In the August 2002 statement from the Press Secretary about The Queen’s Golden Jubilee, this sadness was also mentioned along with the fifty facts the public may not have known about the celebration. The statement read in part, “it has also been a very sad time for The Queen who lost both her mother and her sister within seven weeks” (via Royal.UK). No doubt, that even with all of the beautiful, historic celebrations that occurred during Queen Elizabeth’s Golden Jubilee, her heart must have, at times, been heavy from these losses.
To add insult to injury, a small fire broke out at Buckingham Palace during the very weekend of the Jubilee celebrations (via CNN). While it was contained quickly, it did send smoke pouring from the roof and disrupted the rehearsals for the Party at the Palace pop concert.

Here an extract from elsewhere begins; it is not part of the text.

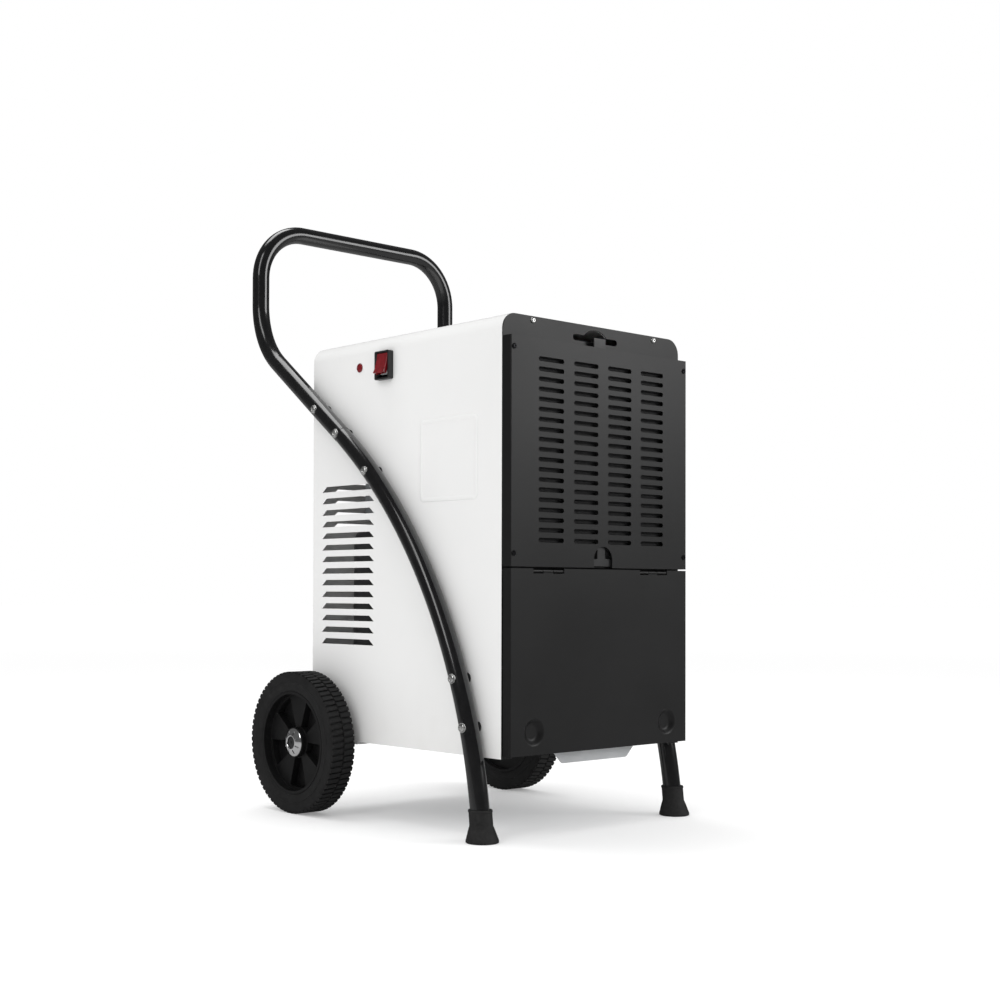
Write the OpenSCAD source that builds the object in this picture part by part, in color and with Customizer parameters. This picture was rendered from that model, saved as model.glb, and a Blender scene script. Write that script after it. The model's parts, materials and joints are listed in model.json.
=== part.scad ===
// Commercial dehumidifier on a tubular trolley.
// X runs to the right seen from the front, Y to the rear, Z up. The front edge of
// the casing is worked out at y = 0, and placed() then moves everything so that the
// origin is on the floor under the middle of the whole machine.

/* [Casing] */
// Width of the casing over its sides
casing_w = 335; // [315:1:410]
// Depth of the casing from front edge to back
casing_d = 401; // [390:1:490]
// Height of the casing from its lower edge to its top
casing_h = 562; // [552:1:690]
// Outside radius of the bend along both top edges
casing_r = 21; // [12:1:26]
// Thickness of the casing's sheet steel
sheet = 1.2; // [0.8:0.1:1.6]
// Width of the turned-in edge round the front and the back
edge_flange = 14; // [10:1:16]
// Height by which the casing's skirt hangs below the base
skirt = 6; // [4:1:10]

/* [Front panels] */
// Thickness of the black plate on the front of the casing
plate_t = 1.5; // [1:0.1:2]
// Distance from the front edge of the casing to the panels' faces
panel_proj = 16.3; // [15:0.1:20]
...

Nonetheless, the concert went ahead as planned.
The Queen's Speech
To know how Queen Elizabeth felt on the occasion of her Golden Jubilee, something no British monarch had achieved since Queen Victoria (via Royal.UK), we need only read the speech she gave at the time. With regard to the global tour she made in 2002, The Queen said, “At every stage along the way, Prince Philip and I have been overwhelmed by the crowds waiting for us and deeply moved by the warmth of their welcome” (via CNN).

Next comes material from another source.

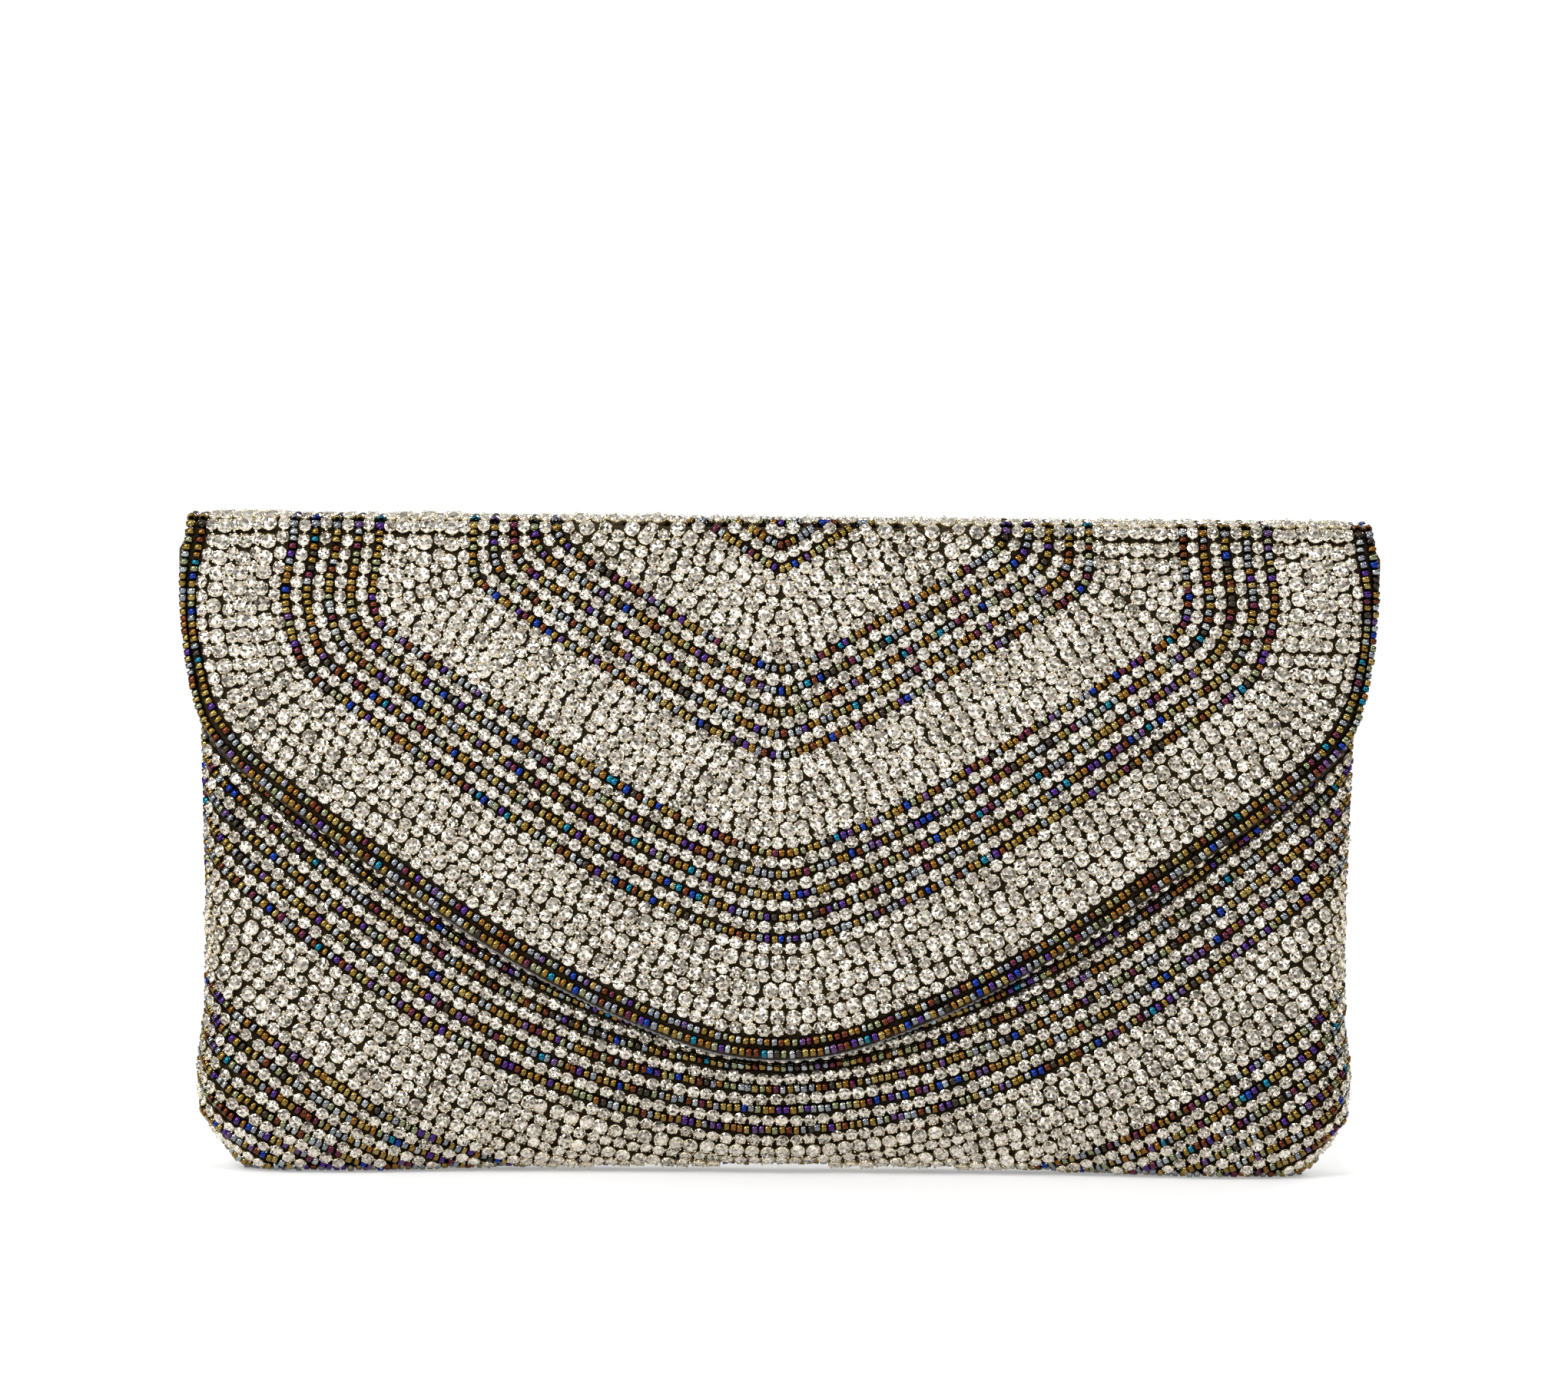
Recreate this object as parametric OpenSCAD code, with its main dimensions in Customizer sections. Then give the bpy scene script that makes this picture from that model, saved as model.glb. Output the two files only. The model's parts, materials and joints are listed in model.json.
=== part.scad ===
// Beaded envelope clutch purse that stands upright on its base.
// Origin: middle of the base, on the surface it stands on. +Z up, the flap's side faces -Y.

/* [Body] */
// Width of the body's cloth between its side seams
body_w = 258; // [250:1:262]
// Height of the mouth above the surface
mouth_h = 145; // [140:1:150]
// Depth of the body's cloth where it is fullest
body_d = 24; // [22:0.5:26]
// Depth of the body's cloth at the mouth
mouth_d = 12; // [11.5:0.5:13]
// Height at which the body is fullest
full_h = 38; // [34:1:42]
// Depth of the flat of the base
base_d = 14; // [12:0.5:16]
// Rise of the bottom edge in the middle of its length
arch_h = 4.2; // [2:0.2:5]

/* [Flap] */
// Width of the flap
flap_w = 270; // [266:1:274]
// Height of the flap's point above the surface
tip_h = 28; // [24:1:34]
// Angle at which the flap stands off the upright
flap_tilt = 4.8; // [4.5:0.1:5.2]

/* [Layers] */
// Thickness of the backing cloth
cloth_t = 0.7; // [0.6:0.05:0.8]
// Thickness of the body's stiffening boards
board_t = 1.2; // [1:0.05:1.3]
// Thickness of the lining
lining_t = 0.5; // [0.4:0.05:0.6]
// Height of the beadwork above the cloth
bead_t = 2; // [1.8:0.05:2.1]
// Diameter of the twisted cord along the flap's edge
cord_d = 1.6; // [1.4:0.1:1.8]

/* [Bands] */
// Width of the seed-bead border round the flap's edge
border_band = 5.2; // [4.8:0.1:5.6]
// Width of a band of seven stone rows
stone_band = 20; // [19.2:0.2:20.8]
// Width of a band of five bead rows and four stone rows
bead_band = 20.4; // [19.6:0.2:21.2]

/* [Magnetic snap] */
// Diameter of both halves of the snap
snap_d = 18; // [16:1:20]
// Height of the snap's middle above the surface
snap_h = 60; // [56:1:66]

/* [Hidden] */

gap = 0.1;            // air between two layers
reach = 400;          // length of a cutting slab, longer than the purse
seam_half = 2;        // half width of the bead rows along a seam
seam_gap = 0.15;      // half the air between the front and back halves
cloth_base = bead_t + gap;              // height of the cloth above the surface
lining_in = cloth_t + board_t + 2 * gap; // depth of the lining's outer face

// Layers of the flap and of the top strip, measured outwards from their fold lines
flap_lining_w = [-1.3, -0.8];
flap_board_w = [-0.75, 0.05];
flap_cloth_w = [0.1, 0.75];
flap_bead_w = [0.8, 0.8 + bead_t];
fold_lining_z = [-0.7, -0.3];
fold_cloth_z = [-0.2, 0.7];
fold_edge = 1;        // clear of a fold line on each side
border_inset = 1.2;   // board and lining stop this far inside the flap's edge

// The two fold lines, and the body's middle plane, which puts the origin under the middle
fold_z = mouth_h + 2.6;
flap_drop = (fold_z - tip_h) / cos(flap_tilt);
front_fold_in = mouth_d / 2 + 2.7;
front_reach = front_fold_in + flap_drop * sin(flap_tilt) + flap_bead_w[1] * cos(flap_tilt);
back_reach = body_d / 2 + bead_t;
mid_y = (front_reach - back_reach) / 2;
rear_fold_y = mid_y + mouth_d / 2 + 0.6;
front_fold_y = mid_y - front_fold_in;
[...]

She also addressed, quite pointedly, how far the country had come since the horrors of WWII, which had ended just before her reign began, yet acknowledged that there was much still to do to ensure everyone in her country truly prospered, saying, “It has been a pretty remarkable 50 years by any standards. There have been ups and downs, but anyone who can remember what things were like after those six long years of war, appreciates what immense changes have been achieved since then … Not everyone has been able to benefit from the growth of wealth and prosperity but it has not been for the lack of political will. I think we can look back with measured pride on the history of the last 50 years.”